Комиссия обследовала ресторан „Ша-Нуар“. Общий зал „шикарного“ ресторана. Рядом вплотную с ним — грязная клоака: полутемные мрачные своды, толстые капитальные стены и дубовые двери кабинетов; юркий заведующий забегает наперед сотрудника Угрозыска с очевидной целью предупредить и приготовить встречу обследовательской комиссии, но во тьму кабинетов уже врывается назойливояркий электрический свет.
В одном из кабинетов узнает своих двух пациентов врач-венеролог. Обход помешал двум проституткам, больным сифилисом, заразить их двух случайных спутников — пьяных мужчин.
Из другого кабинета доносятся сдавленные крики о помощи. Комиссия бросается туда. Еще бы немножко, и было бы уже поздно. Оголтелый и пьяный мужчина душил проститутку, требуя, чтобы она возвратила ему свой „гонорар“».[248]
Стоит отметить, что и сами стражи порядка являлись постоянными клиентами проституток. Так, в отчете комиссии по делам несовершеннолетних за 1923 г. отмечалось, что малолетние проститутки пользуются покровительством милиционеров, умеют ладить с ними и «ублажать»[249]

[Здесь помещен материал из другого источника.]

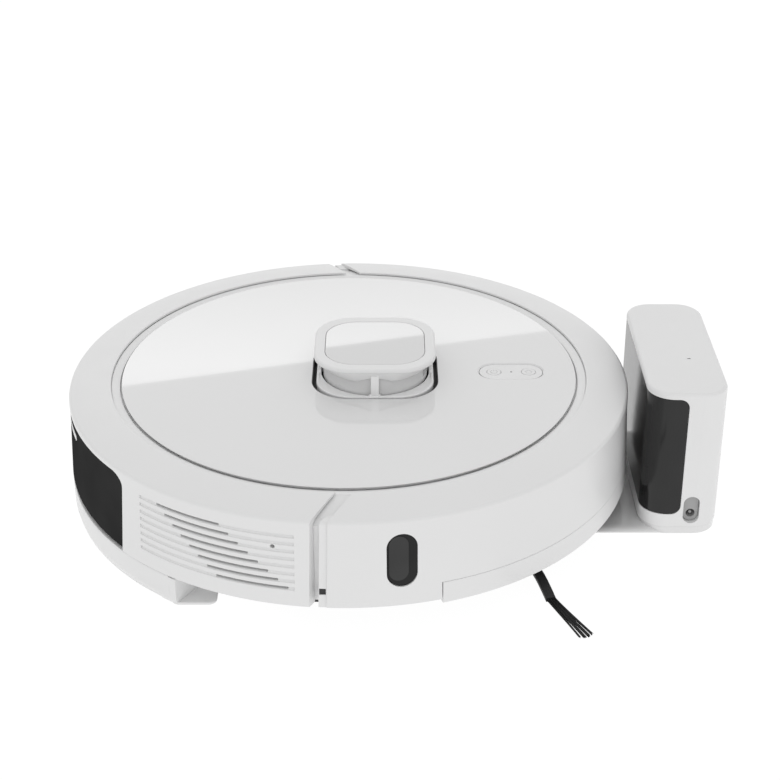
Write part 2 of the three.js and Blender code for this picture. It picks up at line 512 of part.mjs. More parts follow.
function makeDock() {
  const { x0, x1, half, top } = DOCK;
  const outer = join(raise(dockOutline(0), 5.3, top - 1.2, 5), raise(dockOutline(1.2), 5.3, top, 5));
  const inner = raise(dockOutline(4.2), 0, top - 3, 5);
  const { top: pTop, bottom: pBottom, depth } = DOCK_PANEL;
  // the dark panel wraps the face towards the robot and both front corners
  const panelRegion = pushY(rounded(x0 - 20, depth, pBottom, pTop, 6), -100, 100, 4);
  const skin = cut(raise(dockOutline(-1), 0, top, 5), raise(dockOutline(2), 0, top, 5));
  const { x: inletX, low, high, width } = DOCK_INLET;
  const inlet = pushY(rounded(inletX - width / 2, inletX + width / 2, low, high, width / 2 - 0.01), -80, -half + 5, 6);
  const slit = block(208.6, 212.6, -17.8, -16, 90, 110);
  part("dock_shell", cut(outer, inner, panelRegion.intersect(skin), inlet, slit), MAT.satinWhite);
  const panelInset = pushY(rounded(x0 - 20, depth - 0.4, pBottom + 0.4, pTop - 0.4, 5.6), -100, 100, 4);
  const panelSkin = cut(raise(dockOutline(0.1), 0, top, 5), raise(dockOutline(1.6), 0, top, 5));
  part("dock_panel", panelSkin.intersect(panelInset), MAT.smoked);
  const tongue = raise(rounded(PLATE.x0, 190, -half + 3, half - 3, 10), 0, PLATE.top, 5);
  const heel = raise(rounded(176, x1 - 3, -half + 3, half - 3, 12), 0, 5, 5);
  const { x: contactX, y: contactY, pin } = CONTACT;
  const bosses = SIDES.map(({ sign }) => post(contactX, contactY * sign, 6, 0, 6, 20));
  const bores = SIDES.map(({ sign }) => post(contactX, contactY * sign, pin + GAP, 1.5, 20, 16));
  part("dock_base", cut(join(tongue, heel, ...bosses), ...bores), MAT.satinWhite);
  for (const { name, sign } of SIDES) {
    part(`dock_contact_${name}`, post(contactX, contactY * sign, pin, 3.6, PAN_Z - 1, 16), MAT.metal);
  }
  const jackTop = pushY(rounded(inletX - 4.6, inletX + 4.6, low + 0.4, high - 0.4, 4.5), -half + 3, -half + 12, 6);
  const bore = rod(inletX, 13.4, 2.9, -80, -half + 10, 16);
  part("dock_power_inlet", join(cut(jackTop, bore), rod(inletX, 13.4, 0.9, -half + 4.4, -half + 11, 10)), MAT.greyPlastic);
  part("dock_light", block(208.95, 212.25, -17.45, -16.35, top - 6, top - 0.3), MAT.glossWhite);
}

makeShell();
makeFrame();
makeLid();
makeTurret();
makeInside();
makeMainBrush();
makeSideBrush();
SIDES.forEach(makeWheel);
makeCaster();
makeTank();
makeMop();
makeDock();

const group = new THREE.Group();
robot.position.x = -ORIGIN_X;
group.add(robot);

export default group;
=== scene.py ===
"""Looks of the robotic floor cleaner and its charging dock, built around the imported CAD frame.

Shapes are written in millimetres in the robot's own axes: its centre is x = y = 0, +X points to the dock,
+Z is up and the floor is z = 0. The CAD frame is in metres and has the robot's axis at AXIS_X.
"""

import json
import math
import random

import bmesh
import bpy
from mathutils import Matrix, Vector


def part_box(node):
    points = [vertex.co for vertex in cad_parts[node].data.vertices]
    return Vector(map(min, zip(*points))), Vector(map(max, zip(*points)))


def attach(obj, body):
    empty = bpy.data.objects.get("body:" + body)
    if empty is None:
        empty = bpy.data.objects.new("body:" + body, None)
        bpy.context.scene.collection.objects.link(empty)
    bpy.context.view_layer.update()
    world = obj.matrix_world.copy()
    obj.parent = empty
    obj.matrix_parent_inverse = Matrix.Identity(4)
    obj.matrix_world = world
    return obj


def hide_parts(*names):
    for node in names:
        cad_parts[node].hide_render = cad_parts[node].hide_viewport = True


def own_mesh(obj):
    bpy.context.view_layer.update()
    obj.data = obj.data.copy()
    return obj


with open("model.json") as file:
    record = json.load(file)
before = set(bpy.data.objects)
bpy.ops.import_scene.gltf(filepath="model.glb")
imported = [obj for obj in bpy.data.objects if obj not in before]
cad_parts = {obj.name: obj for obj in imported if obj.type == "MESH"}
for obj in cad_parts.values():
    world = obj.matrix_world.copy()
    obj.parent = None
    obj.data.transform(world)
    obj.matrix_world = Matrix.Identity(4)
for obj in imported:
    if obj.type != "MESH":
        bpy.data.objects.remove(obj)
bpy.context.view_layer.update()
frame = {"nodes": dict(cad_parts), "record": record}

MM = 0.001
lid_low, lid_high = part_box("top_lid")
AXIS_X = (lid_low[0] + lid_high[0]) / 2

# ---- sizes that follow the CAD model (mm) ----
BODY_R = 175.0
SKIRT_R = 177.2
TAPER_Z = 70.0
WALL_IN_R = 171.2
WALL_BOTTOM = 24.0
LID_R = 142.4
LID_TOP = 81.3
RING_IN_R = 148.9
SEAM_SLOPE = 0.54
BUMPER_SEAM = (-8.4, 173.6)
REAR_SEAM = (-18.1, 172.8)
STRIP_LOW, STRIP_HIGH, STRIP_ANGLE = 21.2, 35.1, 72.0
WINDOW_HALF, WINDOW_TOP = 119.2, 75.2
PILL_X, PILL_Y, PILL_L, PILL_W = 102.0, -1.2, 42.3, 22.6
BUTTONS = {"power_button": 91.3, "home_button": 113.1}
BUTTON_R = 4.4
TURRET_X, TURRET_Y = 16.3, 1.0
TURRET_TOP = 100.4
SIDE_BRUSH = (103.0, -99.0)
ROLLER_X, ROLLER_Z = -6.0, 22.5
WHEEL_X, WHEEL_R = -2.0, 35.0
DOCK_X0, DOCK_X1, DOCK_HALF, DOCK_TOP, DOCK_CORNER = 180.5, 229.0, 64.0, 98.0, 16.0
SENSOR_ANGLE, SENSOR_W, SENSOR_LOW, SENSOR_HIGH = -79.55, 17.5, 36.1, 69.7

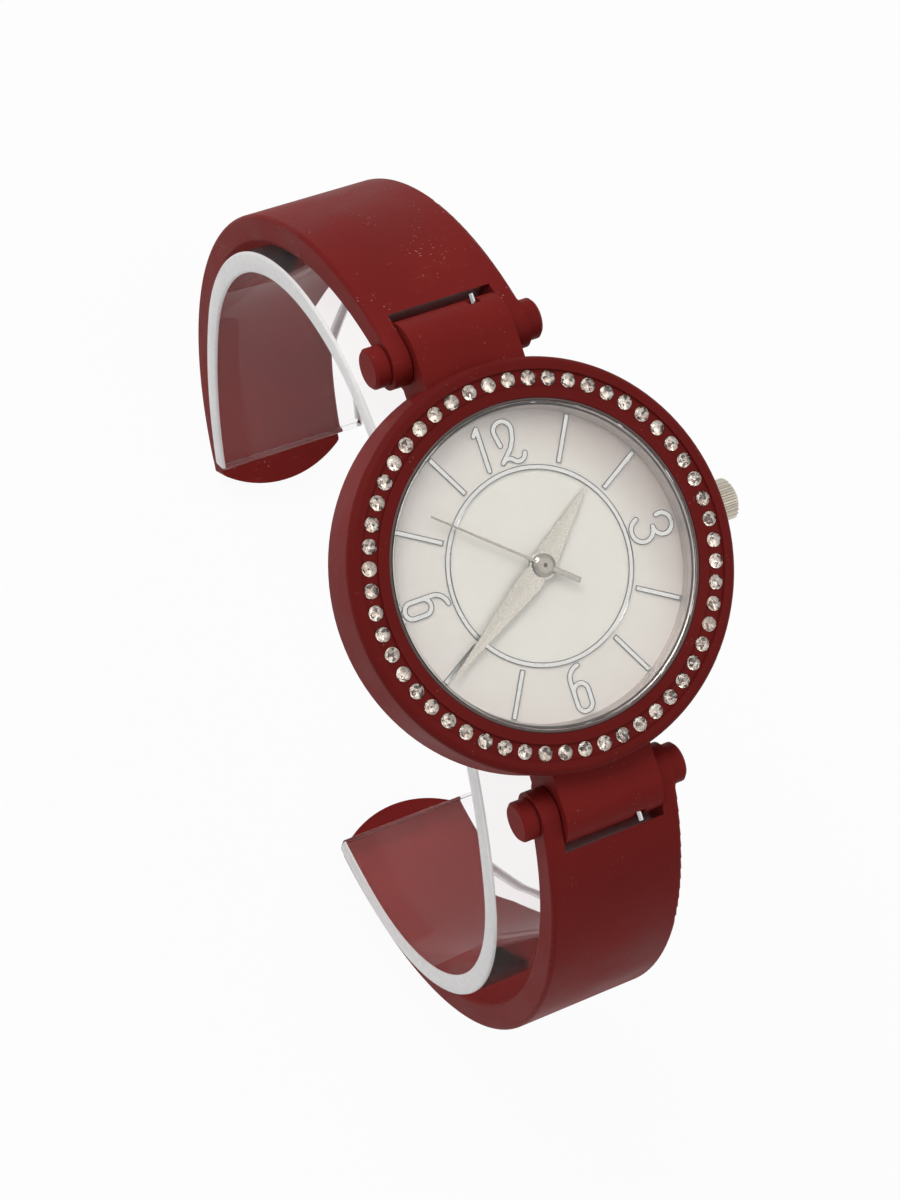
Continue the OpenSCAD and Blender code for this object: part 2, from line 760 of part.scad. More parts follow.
module stem() {
    color([0.7, 0.7, 0.72]) placed() translate([0, 0, crown_z]) {
        difference() {
            x_bar(stem_in_x, crown_end_x - 0.6, stem_r);
            difference() {
                x_bar(stem_groove_x, stem_groove_x + stem_groove_w, stem_r + 1);
                x_bar(stem_groove_x - 1, stem_groove_x + 2, stem_groove_r);
            }
        }
    }
}

module stem_gasket() {
    gasket_x = case_r - 1.7;
    color([0.12, 0.12, 0.12]) placed() translate([0, 0, crown_z]) {
        difference() {
            x_bar(gasket_x, gasket_x + 0.6, tube_in_r - 0.05);
            x_bar(gasket_x - 1, gasket_x + 2, stem_r);
        }
    }
}

module crown_tube() {
    color([0.7, 0.7, 0.72]) placed() translate([0, 0, crown_z]) {
        difference() {
            x_bar(bore_r + 0.2, tube_end_x, tube_r);
            x_bar(bore_r - 1, tube_end_x + 1, tube_in_r);
        }
    }
}

module crown() {
    flute_r = 0.17;
    color([0.82, 0.8, 0.76]) placed() translate([crown_x, 0, crown_z]) {
        difference() {
            rotate([0, 90, 0]) union() {
                linear_extrude(crown_len - 0.3) difference() {
                    circle(d = crown_d);
                    for (i = [0:crown_flutes - 1]) {
                        rotate(i * 360 / crown_flutes) translate([crown_d / 2 + 0.03, 0]) circle(r = flute_r, $fn = 24);
                    }
                }
                translate([0, 0, crown_len - 0.31]) cylinder(r1 = crown_d / 2 - 0.2, r2 = crown_d / 2 - 0.5, h = 0.31);
            }
            x_bar(-1, crown_len - 0.6, stem_r);
            x_bar(-1, 0.35, tube_r + 0.15);
        }
    }
}

module case_back() {
    color([0.72, 0.72, 0.73]) placed() {
        difference() {
            union() {
                rotate_extrude() {
                    translate([0, back_low_z]) square([back_r - 0.5, back_depth]);
                    translate([0, back_low_z + 0.5]) square([back_r, back_depth - 0.5]);
                    translate([back_r - 0.5, back_low_z + 0.5]) circle(r = 0.5, $fn = 48);
                }
                translate([0, 0, case_low_z - 0.5]) cylinder(r = rim_r, h = rim_h + 0.5);
            }
            translate([0, 0, back_in_z]) cylinder(r = back_cup_r, h = 9);
            rotate([0, 0, 225]) translate([back_r - 0.45, -1.5, case_low_z - 0.5]) cube([1, 3, 1]);
        }
    }
}

module back_gasket() {
    color([0.12, 0.12, 0.12]) placed() {
        translate([0, 0, case_low_z]) difference() {
            cylinder(r = back_gasket_out, h = back_gasket_h);
            translate([0, 0, -1]) cylinder(r = back_gasket_in, h = back_gasket_h + 2);
        }
    }
}

// section of an arm, as radius and width
module arm_section() {
    translate([arm_inner_r, -arm_half]) soft_rect(arm_wall, 2 * arm_half, arm_edge_r);
}

// plan of what the rounded tip leaves off, measured from where its arc meets the sides
module tip_waste() {
    far = tip_corner_r + 4;
    reach = (tip_round_r - tip_corner_r) * cos(corner_lean);
    difference() {
        translate([-1, -arm_half - 2]) square([tip_sag + 6, 2 * arm_half + 4]);
        translate([tip_sag - tip_round_r, 0]) circle(r = tip_round_r);
    }
    for (m = [0, 1]) {
        mirror([0, m]) translate([tip_sag - tip_round_r + reach, arm_half - tip_corner_r]) difference() {
            polygon([[0, 0], [far * cos(corner_lean), far * sin(corner_lean)], [far, far], [0, far]]);
            circle(r = tip_corner_r + tip_corner_rest);
        }
    }
}

// arm at 12 o'clock with its hinge axis at zero, before it is swung out
module arm_shape() {
    sideways() translate([-arm_pole * cos(hinge_angle), -arm_pole * sin(hinge_angle), 0]) {
        difference() {
            rotate([0, 0, -tip_angle - 3]) rotate_extrude(angle = hinge_angle + tip_angle + 3, $fn = 240) arm_section();
            rotate([0, 0, -corner_angle]) translate([arm_inner_r - 3, 0, 0]) rotate([-90, 0, 0]) rotate([0, 90, 0])
                linear_extrude(arm_wall + 6) tip_waste();
        }
    }
    x_bar(-arm_half, arm_half, eye_r);
}

// arm at 12 o'clock, with its slot for the knuckle and its pin bores
module arm_part() {
    difference() {
        arm_shape();
        x_bar(-slot_half, slot_half, slot_r);
        x_bar(-arm_half - 1, arm_half + 1, pin_r);
    }
}

module upper_arm() {
    color([0.42, 0.06, 0.07]) placed() translate([0, hinge_y, hinge_z]) rotate([upper_swing, 0, 0]) arm_part();
}

module lower_arm() {
    color([0.42, 0.06, 0.07]) placed() mirror([0, 1, 0]) translate([0, hinge_y, hinge_z])
        rotate([lower_swing, 0, 0]) arm_part();
}

// hinge pin at 12 o'clock
module pin_part() {
    translate([0, hinge_y, hinge_z]) x_bar(-pin_half, pin_half, pin_r);
}

module upper_pin() {
    color([0.7, 0.7, 0.72]) placed() pin_part();
}

module lower_pin() {
    color([0.7, 0.7, 0.72]) placed() mirror([0, 1, 0]) pin_part();
}

// pair of end caps at 12 o'clock
module caps_part() {
    cap_x = arm_half + cap_gap;
    translate([0, hinge_y, hinge_z]) {
        for (s = [0, 1]) {
            mirror([s, 0, 0]) difference() {
                union() {
                    x_bar(cap_x, cap_x + cap_len - 0.25, cap_r);
                    translate([cap_x + cap_len - 0.25, 0, 0]) rotate([0, 90, 0])
                        cylinder(r1 = cap_r, r2 = cap_r - 0.25, h = 0.25);
                }
                x_bar(cap_x - 1, cap_x + cap_bore, pin_r);
            }
        }
    }
}

module upper_caps() {
    color([0.42, 0.06, 0.07]) placed() caps_part();
}

module lower_caps() {
    color([0.42, 0.06, 0.07]) placed() mirror([0, 1, 0]) caps_part();
}

// path of the spring wire: anchor leg, coil, then the leg that meets the arm
function coil_point(t) = [coil_end_x + t * coil_pitch, coil_r * sin(360 * t), coil_r * cos(360 * t)];
anchor_point = [coil_end_x, -anchor_reach, coil_r];
leg_point = [coil_start_x, leg_reach, coil_r];
wire_path = concat([anchor_point], [for (i = [0:coil_turns * coil_steps]) coil_point(i / coil_steps)], [leg_point]);

// ring of points round one step of the wire
function wire_dir(i) = let (a = wire_path[max(i - 1, 0)], b = wire_path[min(i + 1, len(wire_path) - 1)])
    (b - a) / norm(b - a);
function wire_side(i) = let (c = cross(wire_dir(i), [1, 0, 0])) c / norm(c);
function wire_ring(i) = let (s = wire_side(i), u = cross(s, wire_dir(i)))
    [for (k = [0:wire_sides - 1]) wire_path[i] + wire_r * (cos(360 * k / wire_sides) * s + sin(360 * k / wire_sides) * u)];

// spring at 12 o'clock, as one unbroken wire round the pin
module spring_part() {
    n = len(wire_path);
    points = [for (i = [0:n - 1]) each wire_ring(i)];
    near = [for (i = [0:n - 2], k = [0:wire_sides - 1])
        [i * wire_sides + k, i * wire_sides + (k + 1) % wire_sides, (i + 1) * wire_sides + k]];
    away = [for (i = [0:n - 2], k = [0:wire_sides - 1])
        [i * wire_sides + (k + 1) % wire_sides, (i + 1) * wire_sides + (k + 1) % wire_sides, (i + 1) * wire_sides + k]];
    first_cap = [for (k = [0:wire_sides - 1]) wire_sides - 1 - k];
    last_cap = [for (k = [0:wire_sides - 1]) (n - 1) * wire_sides + k];
    translate([0, hinge_y, hinge_z]) polyhedron(points, concat(near, away, [first_cap], [last_cap]));
}

// clear space between neighbouring turns of the spring
echo(spring_turn_gap = coil_pitch - wire_d);

module upper_spring() {
    color([0.8, 0.8, 0.82]) placed() spring_part();
}

module lower_spring() {
    color([0.8, 0.8, 0.82]) placed() mirror([0, 1, 0]) spring_part();
}

// point on an arc at an angle from the upright
function arc_point(cy, cz, r, a) = [cy + r * sin(a), cz + r * cos(a)];

// point of the insert plan at an angle from the upright, a given depth under its outer face
function upper_point(a, depth) = a <= upper_front ? arc_point(front_cy, front_cz, front_r - depth, a) :
    a <= upper_rear ? arc_point(upper_cy, upper_cz, side_r - depth, a) :
    arc_point(upper_cy + (side_r - rear_r) * sin(upper_rear), upper_cz + (side_r - rear_r) * cos(upper_rear),
        rear_r - depth, a);
function lower_point(a, depth) = a <= lower_front ? arc_point(front_cy, front_cz, front_r - depth, -a) :
    a <= lower_rear ? arc_point(lower_cy, lower_cz, side_r - depth, -a) :
    arc_point(lower_cy - (side_r - rear_r) * sin(lower_rear), lower_cz + (side_r - rear_r) * cos(lower_rear),
        rear_r - depth, -a);
function insert_point(a, depth) = a < 0 ? lower_point(-a, depth) : upper_point(a, depth);

// plan of the clear insert: out along its outer face and back along its inner face
module insert_plan() {
    n = 220;
    turn = (upper_end + lower_end) / n;
    outer = [for (i = [0:n]) insert_point(i * turn - lower_end, 0)];
    inner = [for (i = [n:-1:0]) insert_point(i * turn - lower_end, insert_wall)];
    polygon(concat(outer, inner));
}

module display_cuff() {
    color([0.92, 0.94, 0.96, 0.3]) placed() sideways() linear_extrude(2 * insert_half, center = true) insert_plan();
}

case_body();
bezel_stones();
glass();
glass_gasket();
flange_ring();
dial();
dial_circle();
hour_bars();
numerals();
hour_hand();
minute_hand();
second_hand();
seconds_arbor();
cannon_pinion();
hour_wheel();
movement_holder();
main_plate();
train_bridge();
movement_screws();
circuit_board();
motor_coil();
battery();
battery_clip();
setting_lever();
stem();
stem_gasket();
crown_tube();
crown();
case_back();
back_gasket();
upper_arm();
lower_arm();
upper_pin();
lower_pin();
upper_caps();
lower_caps();
upper_spring();
lower_spring();
display_cuff();
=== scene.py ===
"""Looks of a bangle watch: lacquered cuff arms, a ring of stones, a pearly dial and a clear display strip.

Pieces are drawn in millimetres from the middle of the dial, level with the tops of the stones, and are then
moved into the shared frame, in metres.
"""

import logging
import math
from dataclasses import dataclass
from enum import Enum
from typing import Optional, Sequence

import bmesh
import bpy
from mathutils import Matrix, Vector


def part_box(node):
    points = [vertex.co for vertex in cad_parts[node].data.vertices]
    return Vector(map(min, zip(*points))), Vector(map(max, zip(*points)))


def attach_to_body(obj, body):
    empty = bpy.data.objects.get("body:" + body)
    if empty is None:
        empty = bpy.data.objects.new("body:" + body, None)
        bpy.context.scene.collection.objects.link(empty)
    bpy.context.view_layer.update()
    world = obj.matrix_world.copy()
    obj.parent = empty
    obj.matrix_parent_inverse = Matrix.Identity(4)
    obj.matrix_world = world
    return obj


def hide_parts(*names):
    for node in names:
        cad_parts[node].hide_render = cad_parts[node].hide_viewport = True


LOG = logging.getLogger("bangle_watch")

Colour = tuple[float, float, float]
Point = tuple[float, float, float]
Span = tuple[float, float]
Material = bpy.types.Material
Mesh = bmesh.types.BMesh
Piece = bpy.types.Object
Socket = bpy.types.NodeSocket
Tree = bpy.types.NodeTree

# Metres in a millimetre
MM = 0.001
# Shift from the middle of the dial to the frame that the watch stands in, in millimetres
SHIFT = Vector((-1.25, 2.28106, 64.85763))
# Radius of the dial's raised circle, in millimetres
CIRCLE_R = 9.01

# Parts of a noise's range that are stretched over the full range of a colour or a gloss
CLOUD_SPAN = (0.3, 0.7)
COLOUR_SPAN = (0.25, 0.75)
GLOSS_SPAN = (0.2, 0.8)

# Least upward part of a normal of a face that counts as a top
UP_FACING = 0.9

ORIGIN = Vector((0.0, 0.0, 0.0))
UPWARD = (0.0, 0.0, 1.0)
EVEN = (1.0, 1.0, 1.0)


class Body(str, Enum):
    """Bodies that the pieces ride on."""

    HEAD = "head"
    MINUTES = "minutes"
    HOURS = "hours"
    SECONDS = "seconds"
    CUFF_STRIP = "cuff_strip"


# ---- mesh helpers


def to_frame(bm: Mesh) -> None:
    """Brings a mesh drawn in millimetres from the dial's middle into the shared frame in metres."""
    matrix = Matrix.Diagonal((MM, MM, MM, 1.0)) @ Matrix.Translation(SHIFT)
    bmesh.ops.transform(bm, matrix=matrix, verts=bm.verts)


def set_hand(bm: Mesh, turn: float, height: float) -> None:
    """Turns a hand that was drawn toward 12 o'clock, lifts it and brings it into the shared frame.

    Args:
        bm: Mesh of the hand, moved in place.
        turn: Clockwise turn in degrees.
        height: Height of the hand's underside over the middle of the dial's frame, in millimetres.
    """
    matrix = Matrix.Rotation(math.radians(-turn), 4, "Z") @ Matrix.Translation((0, 0, height))
    bmesh.ops.transform(bm, matrix=matrix, verts=bm.verts)
    to_frame(bm)


def soften(bm: Mesh, made: Sequence[bmesh.types.BMVert], above: float, width: float, segments: int) -> None:
    """Rounds the edges of newly made vertices that lie above a height."""
    edges = [e for e in {e for v in made for e in v.link_edges} if all(v.co.z > above for v in e.verts)]
    bmesh.ops.bevel(bm, geom=edges, offset=width, segments=segments, profile=0.5, affect="EDGES", material=-1)


def local_box(node: str) -> tuple[Vector, Vector]:
    """Gives a node's lowest and highest corner, in millimetres from the middle of the dial."""
    low, high = (Vector(corner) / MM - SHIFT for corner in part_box(node))
    return low, high


def make_piece(bm: Mesh, name: str, finishes: Sequence[Material], smooth: Optional[float] = 30.0) -> Piece:
    """Turns a mesh into a piece of the watch.

    Args:
        bm: Finished mesh in the shared frame; it is freed.
        name: Name of the piece.
        finishes: Materials in the order of the faces' material numbers.
        smooth: Angle in degrees under which faces shade smoothly, or None for flat facets.

    Returns:
        The new object, linked to the scene.
    """
    bmesh.ops.recalc_face_normals(bm, faces=bm.faces)
    if smooth is not None:
        limit = math.radians(smooth)
        for face in bm.faces:
            face.smooth = True
        for edge in bm.edges:
            edge.smooth = len(edge.link_faces) == 2 and edge.calc_face_angle(0.0) < limit
    mesh = bpy.data.meshes.new(name)
    bm.to_mesh(mesh)
    bm.free()
    for finish in finishes:
        mesh.materials.append(finish)
    piece = bpy.data.objects.new(name, mesh)
    bpy.context.scene.collection.objects.link(piece)
    return piece


def attach(piece: Piece, body: Body, slot: str, *nodes: str) -> Piece:
    """Lets a piece ride on a body and stand for nodes.

    Args:
        piece: The piece.
        body: Body that carries it.
        slot: Material slot of the record; not used.
        *nodes: Nodes of the solid model that it stands for.

    Returns:
        The piece.
    """
    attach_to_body(piece, body.value)
    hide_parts(*nodes)
    return piece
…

. Проститутки были постоянными гостьями школы командного состава уголовного розыска и милиции, а во время облав различных притонов наряду с бандитами попадались и те, кто должен с ними бороться. Вероятно, отчасти поэтому борьба с такими «клоаками» проходила не особенно успешно. Более того, коллеги по противозаконному бизнесу оперативно предупреждали друг друга о проверках, и даже в случаях разоблачения кабинеты быстро открывались снова. В ответ на одно из заявлений вендиспансера с просьбой принять меры, в Угрозыске ответили, что, по их мнению, если привлечь всех притонодержателей к ответу, то в «Ленинграде судей не хватит»[250].Именно благодаря ленинградским венерологам мы знаем некоторые особенности проституции в городе и о социальном составе ее потребителей. Вот что писал венеролог Е.Я. Соскин в «Ленинградскую правду»: «Нам, работникам диспансеров, приходится каждодневно сталкиваться с теми кадрами людей, которые создают „спрос“ на проституцию и которые являются потом к нам в качестве жертв.
К немалому удивлению, среди них изрядную часть составляют такие лица, которым, казалось бы, менее всего подобало сталкиваться с проститутками. Частыми клиентами проституток оказываются семейные люди, живущие совместно с семьей. Что же толкает их к проституткам? Думается, что здесь имеет место исключительно половая распущенность.
С такою распущенностью можно и должно бороться культурно-просветительными мерами.